- Available data

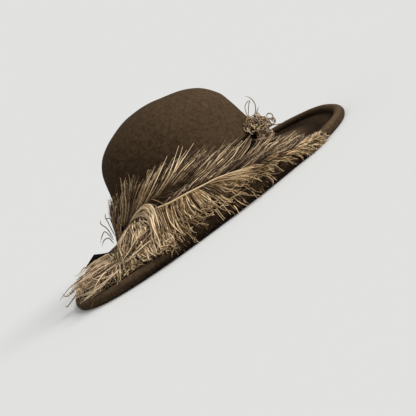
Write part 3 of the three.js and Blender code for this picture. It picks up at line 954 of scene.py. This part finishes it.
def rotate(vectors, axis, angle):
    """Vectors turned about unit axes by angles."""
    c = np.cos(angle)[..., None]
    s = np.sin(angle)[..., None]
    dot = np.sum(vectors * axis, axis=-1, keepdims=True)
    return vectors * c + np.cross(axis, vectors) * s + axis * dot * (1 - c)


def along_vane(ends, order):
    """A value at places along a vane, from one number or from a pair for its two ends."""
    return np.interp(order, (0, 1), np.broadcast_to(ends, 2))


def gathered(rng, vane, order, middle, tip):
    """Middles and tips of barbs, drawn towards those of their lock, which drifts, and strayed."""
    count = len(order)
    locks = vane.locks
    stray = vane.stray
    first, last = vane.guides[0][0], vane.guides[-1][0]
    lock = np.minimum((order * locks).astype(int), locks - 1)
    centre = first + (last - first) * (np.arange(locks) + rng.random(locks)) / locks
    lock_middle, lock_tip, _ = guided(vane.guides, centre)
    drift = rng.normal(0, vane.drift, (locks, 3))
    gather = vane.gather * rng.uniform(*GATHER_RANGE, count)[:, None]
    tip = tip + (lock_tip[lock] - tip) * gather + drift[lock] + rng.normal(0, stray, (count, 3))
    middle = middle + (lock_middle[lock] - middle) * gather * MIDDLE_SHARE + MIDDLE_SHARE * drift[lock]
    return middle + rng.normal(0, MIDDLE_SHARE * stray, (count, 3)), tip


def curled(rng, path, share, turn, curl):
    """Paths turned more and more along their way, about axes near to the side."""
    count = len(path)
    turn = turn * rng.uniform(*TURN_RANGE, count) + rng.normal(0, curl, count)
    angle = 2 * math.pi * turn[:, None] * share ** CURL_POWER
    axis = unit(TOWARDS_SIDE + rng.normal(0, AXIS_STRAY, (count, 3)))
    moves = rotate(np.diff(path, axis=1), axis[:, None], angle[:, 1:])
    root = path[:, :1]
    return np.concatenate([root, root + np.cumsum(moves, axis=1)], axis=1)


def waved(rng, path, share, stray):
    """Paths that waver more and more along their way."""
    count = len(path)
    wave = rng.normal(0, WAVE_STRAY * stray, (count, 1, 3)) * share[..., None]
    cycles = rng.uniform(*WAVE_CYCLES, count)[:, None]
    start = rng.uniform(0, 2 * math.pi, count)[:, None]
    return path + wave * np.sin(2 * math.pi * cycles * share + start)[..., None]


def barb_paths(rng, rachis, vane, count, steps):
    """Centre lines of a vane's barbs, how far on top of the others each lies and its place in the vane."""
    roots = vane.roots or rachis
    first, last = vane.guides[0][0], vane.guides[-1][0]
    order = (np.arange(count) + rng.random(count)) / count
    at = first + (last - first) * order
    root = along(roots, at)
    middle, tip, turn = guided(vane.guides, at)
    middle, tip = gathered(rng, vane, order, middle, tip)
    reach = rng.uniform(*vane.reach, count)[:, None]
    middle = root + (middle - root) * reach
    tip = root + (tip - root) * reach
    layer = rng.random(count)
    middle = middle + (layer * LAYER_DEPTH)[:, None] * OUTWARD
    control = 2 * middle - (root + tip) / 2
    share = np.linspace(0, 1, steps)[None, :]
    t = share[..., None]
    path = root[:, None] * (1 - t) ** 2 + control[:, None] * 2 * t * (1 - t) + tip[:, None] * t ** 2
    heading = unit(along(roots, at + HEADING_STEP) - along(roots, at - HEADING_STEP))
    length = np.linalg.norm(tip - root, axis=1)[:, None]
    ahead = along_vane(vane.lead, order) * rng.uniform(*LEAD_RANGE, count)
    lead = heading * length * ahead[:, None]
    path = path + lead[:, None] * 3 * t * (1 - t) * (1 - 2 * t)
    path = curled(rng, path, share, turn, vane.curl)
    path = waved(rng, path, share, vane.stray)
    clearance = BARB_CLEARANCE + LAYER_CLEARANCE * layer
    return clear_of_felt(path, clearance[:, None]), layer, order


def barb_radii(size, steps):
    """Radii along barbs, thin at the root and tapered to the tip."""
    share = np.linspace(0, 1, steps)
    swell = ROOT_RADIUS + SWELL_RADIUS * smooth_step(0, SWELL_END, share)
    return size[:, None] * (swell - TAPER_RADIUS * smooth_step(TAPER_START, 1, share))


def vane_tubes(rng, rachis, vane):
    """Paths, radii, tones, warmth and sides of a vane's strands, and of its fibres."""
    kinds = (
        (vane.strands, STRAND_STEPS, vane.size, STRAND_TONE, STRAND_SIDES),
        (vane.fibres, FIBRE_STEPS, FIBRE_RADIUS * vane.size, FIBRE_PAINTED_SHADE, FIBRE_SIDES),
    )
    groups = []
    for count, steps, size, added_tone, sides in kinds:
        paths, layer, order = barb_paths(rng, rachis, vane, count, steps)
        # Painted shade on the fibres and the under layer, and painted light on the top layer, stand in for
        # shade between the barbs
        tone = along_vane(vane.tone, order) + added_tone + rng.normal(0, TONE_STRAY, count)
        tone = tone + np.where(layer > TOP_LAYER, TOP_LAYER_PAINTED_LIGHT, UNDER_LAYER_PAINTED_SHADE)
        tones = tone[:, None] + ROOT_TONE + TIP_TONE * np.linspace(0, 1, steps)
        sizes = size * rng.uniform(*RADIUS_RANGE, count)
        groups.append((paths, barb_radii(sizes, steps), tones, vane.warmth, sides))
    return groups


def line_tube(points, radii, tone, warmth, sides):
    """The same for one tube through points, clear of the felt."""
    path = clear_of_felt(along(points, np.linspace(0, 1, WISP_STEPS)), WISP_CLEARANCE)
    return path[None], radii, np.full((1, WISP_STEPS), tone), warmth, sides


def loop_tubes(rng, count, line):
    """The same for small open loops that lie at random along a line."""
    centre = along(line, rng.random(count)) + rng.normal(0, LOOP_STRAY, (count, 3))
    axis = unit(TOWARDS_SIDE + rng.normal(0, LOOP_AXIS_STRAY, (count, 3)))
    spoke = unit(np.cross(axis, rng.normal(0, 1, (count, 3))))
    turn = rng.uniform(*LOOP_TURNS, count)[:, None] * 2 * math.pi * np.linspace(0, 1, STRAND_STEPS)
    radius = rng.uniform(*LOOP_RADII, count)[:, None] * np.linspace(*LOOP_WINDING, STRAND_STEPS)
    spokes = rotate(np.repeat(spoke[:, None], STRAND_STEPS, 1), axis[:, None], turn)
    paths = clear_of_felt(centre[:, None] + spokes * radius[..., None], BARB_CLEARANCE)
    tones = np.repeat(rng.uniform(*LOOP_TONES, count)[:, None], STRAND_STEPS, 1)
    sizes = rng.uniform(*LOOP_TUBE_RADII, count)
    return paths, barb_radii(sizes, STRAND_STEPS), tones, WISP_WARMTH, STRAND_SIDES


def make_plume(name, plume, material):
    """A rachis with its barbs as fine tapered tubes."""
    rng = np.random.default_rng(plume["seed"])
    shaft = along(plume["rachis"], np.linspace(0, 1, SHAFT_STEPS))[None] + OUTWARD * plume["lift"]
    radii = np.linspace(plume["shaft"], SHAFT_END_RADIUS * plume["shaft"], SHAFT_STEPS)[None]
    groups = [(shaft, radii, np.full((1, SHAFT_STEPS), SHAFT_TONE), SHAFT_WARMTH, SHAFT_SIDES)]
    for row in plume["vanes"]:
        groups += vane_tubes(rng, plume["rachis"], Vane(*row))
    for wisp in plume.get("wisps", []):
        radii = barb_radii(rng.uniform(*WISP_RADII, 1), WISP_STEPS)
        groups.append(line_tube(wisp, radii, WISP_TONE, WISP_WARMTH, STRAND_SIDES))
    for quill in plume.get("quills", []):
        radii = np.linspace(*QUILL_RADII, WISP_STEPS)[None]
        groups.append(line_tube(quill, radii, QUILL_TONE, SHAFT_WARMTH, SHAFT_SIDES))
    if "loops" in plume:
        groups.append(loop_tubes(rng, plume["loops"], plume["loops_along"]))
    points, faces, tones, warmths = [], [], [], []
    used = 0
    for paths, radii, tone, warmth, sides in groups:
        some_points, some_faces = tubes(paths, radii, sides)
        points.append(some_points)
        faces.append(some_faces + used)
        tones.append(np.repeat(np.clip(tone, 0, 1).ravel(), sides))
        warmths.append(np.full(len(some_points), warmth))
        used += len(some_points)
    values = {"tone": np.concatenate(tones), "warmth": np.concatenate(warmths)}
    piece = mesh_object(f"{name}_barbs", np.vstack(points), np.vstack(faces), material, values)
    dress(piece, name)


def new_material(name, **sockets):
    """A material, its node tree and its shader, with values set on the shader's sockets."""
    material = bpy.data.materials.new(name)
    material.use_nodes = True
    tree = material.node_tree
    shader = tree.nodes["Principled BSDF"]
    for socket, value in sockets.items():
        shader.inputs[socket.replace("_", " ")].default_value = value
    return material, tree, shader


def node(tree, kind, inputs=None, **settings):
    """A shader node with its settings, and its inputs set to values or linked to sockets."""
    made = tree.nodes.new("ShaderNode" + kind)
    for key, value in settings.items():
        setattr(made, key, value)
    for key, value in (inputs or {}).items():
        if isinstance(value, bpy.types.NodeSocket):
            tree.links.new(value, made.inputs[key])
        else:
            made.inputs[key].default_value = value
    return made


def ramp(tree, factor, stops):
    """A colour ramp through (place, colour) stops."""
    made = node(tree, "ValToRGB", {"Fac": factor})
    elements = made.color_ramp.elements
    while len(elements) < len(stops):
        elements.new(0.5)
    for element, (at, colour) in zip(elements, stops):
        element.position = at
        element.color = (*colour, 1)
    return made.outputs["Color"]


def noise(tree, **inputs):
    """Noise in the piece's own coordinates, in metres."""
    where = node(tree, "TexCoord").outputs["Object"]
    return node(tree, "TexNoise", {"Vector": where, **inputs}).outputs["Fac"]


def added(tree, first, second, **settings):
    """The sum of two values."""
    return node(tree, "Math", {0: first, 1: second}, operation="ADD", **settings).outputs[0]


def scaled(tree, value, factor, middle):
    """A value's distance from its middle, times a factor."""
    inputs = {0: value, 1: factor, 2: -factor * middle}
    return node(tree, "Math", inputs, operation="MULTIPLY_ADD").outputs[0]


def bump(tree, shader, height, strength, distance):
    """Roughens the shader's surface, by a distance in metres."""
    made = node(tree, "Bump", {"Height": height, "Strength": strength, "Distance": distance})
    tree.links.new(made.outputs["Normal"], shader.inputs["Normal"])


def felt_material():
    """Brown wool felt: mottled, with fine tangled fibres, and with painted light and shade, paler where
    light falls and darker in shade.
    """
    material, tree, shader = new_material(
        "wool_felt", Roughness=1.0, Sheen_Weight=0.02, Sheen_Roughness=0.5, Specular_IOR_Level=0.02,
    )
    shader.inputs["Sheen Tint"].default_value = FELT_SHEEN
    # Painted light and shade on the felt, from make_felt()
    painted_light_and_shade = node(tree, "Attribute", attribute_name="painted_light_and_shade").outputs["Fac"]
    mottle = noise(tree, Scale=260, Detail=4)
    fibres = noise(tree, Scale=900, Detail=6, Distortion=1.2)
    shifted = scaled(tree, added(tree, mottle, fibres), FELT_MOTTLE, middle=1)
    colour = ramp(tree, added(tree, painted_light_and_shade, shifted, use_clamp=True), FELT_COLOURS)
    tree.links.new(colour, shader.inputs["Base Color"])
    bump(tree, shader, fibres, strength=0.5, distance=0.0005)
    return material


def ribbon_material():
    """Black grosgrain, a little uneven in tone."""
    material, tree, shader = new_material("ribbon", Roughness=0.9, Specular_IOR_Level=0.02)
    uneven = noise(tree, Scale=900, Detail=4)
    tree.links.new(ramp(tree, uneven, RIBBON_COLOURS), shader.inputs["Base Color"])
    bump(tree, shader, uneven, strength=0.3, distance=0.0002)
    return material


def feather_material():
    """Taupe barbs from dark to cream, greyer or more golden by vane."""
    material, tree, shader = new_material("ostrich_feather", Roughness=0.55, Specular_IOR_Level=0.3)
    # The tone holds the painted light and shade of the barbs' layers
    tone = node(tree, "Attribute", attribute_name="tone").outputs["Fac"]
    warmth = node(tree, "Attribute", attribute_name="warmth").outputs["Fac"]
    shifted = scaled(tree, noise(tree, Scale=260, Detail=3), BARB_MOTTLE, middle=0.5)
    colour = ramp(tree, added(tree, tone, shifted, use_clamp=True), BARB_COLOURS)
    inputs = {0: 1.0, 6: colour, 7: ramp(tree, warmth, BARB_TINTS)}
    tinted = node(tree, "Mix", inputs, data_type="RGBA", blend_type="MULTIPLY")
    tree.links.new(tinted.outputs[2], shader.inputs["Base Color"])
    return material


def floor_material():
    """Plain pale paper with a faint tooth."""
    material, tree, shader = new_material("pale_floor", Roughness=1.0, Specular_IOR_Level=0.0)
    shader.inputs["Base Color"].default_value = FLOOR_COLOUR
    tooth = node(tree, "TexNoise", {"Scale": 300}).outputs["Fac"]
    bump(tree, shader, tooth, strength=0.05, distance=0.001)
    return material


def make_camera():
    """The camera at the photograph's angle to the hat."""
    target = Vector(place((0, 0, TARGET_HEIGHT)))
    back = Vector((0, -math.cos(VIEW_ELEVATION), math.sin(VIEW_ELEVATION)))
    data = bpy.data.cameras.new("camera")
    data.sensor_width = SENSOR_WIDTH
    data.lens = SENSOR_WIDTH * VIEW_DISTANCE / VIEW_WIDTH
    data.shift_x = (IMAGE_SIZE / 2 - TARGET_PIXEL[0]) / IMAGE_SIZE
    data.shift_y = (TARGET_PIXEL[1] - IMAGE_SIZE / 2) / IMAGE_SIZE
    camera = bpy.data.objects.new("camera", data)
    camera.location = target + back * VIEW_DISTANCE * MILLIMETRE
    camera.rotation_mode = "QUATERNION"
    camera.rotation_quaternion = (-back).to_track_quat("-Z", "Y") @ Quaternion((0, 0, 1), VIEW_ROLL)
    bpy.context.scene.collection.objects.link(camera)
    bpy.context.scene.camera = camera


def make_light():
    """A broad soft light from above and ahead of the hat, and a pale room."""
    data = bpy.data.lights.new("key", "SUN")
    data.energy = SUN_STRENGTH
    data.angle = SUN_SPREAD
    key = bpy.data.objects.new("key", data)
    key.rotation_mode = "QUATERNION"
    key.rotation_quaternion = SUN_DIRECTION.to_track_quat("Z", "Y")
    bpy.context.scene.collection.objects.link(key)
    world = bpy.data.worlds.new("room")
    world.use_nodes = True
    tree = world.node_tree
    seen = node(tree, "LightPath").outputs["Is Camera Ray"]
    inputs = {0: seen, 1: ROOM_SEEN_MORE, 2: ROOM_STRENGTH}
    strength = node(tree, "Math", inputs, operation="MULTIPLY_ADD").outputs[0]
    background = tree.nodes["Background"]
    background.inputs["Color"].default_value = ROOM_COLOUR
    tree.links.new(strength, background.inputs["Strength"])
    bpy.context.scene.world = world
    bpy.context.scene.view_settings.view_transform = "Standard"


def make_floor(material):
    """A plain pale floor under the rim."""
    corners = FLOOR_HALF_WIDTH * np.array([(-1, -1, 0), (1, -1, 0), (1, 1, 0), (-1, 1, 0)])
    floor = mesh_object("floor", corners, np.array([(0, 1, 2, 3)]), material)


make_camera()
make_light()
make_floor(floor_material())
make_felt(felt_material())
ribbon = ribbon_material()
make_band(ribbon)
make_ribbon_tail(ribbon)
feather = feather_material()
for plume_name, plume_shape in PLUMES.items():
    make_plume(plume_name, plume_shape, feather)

- The task
Please reproduce exactly the lines above, beginning with the first and ending with the line that contains "return np.interp(order, (0, 1), np.broadcast_to(ends, 2))", and include nothing outside that range.

- Solution for this problem
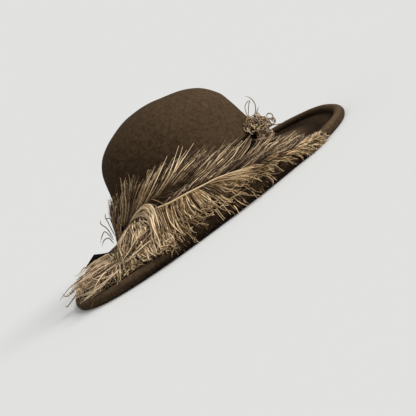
Write part 3 of the three.js and Blender code for this picture. It picks up at line 954 of scene.py. This part finishes it.
def rotate(vectors, axis, angle):
    """Vectors turned about unit axes by angles."""
    c = np.cos(angle)[..., None]
    s = np.sin(angle)[..., None]
    dot = np.sum(vectors * axis, axis=-1, keepdims=True)
    return vectors * c + np.cross(axis, vectors) * s + axis * dot * (1 - c)


def along_vane(ends, order):
    """A value at places along a vane, from one number or from a pair for its two ends."""
    return np.interp(order, (0, 1), np.broadcast_to(ends, 2))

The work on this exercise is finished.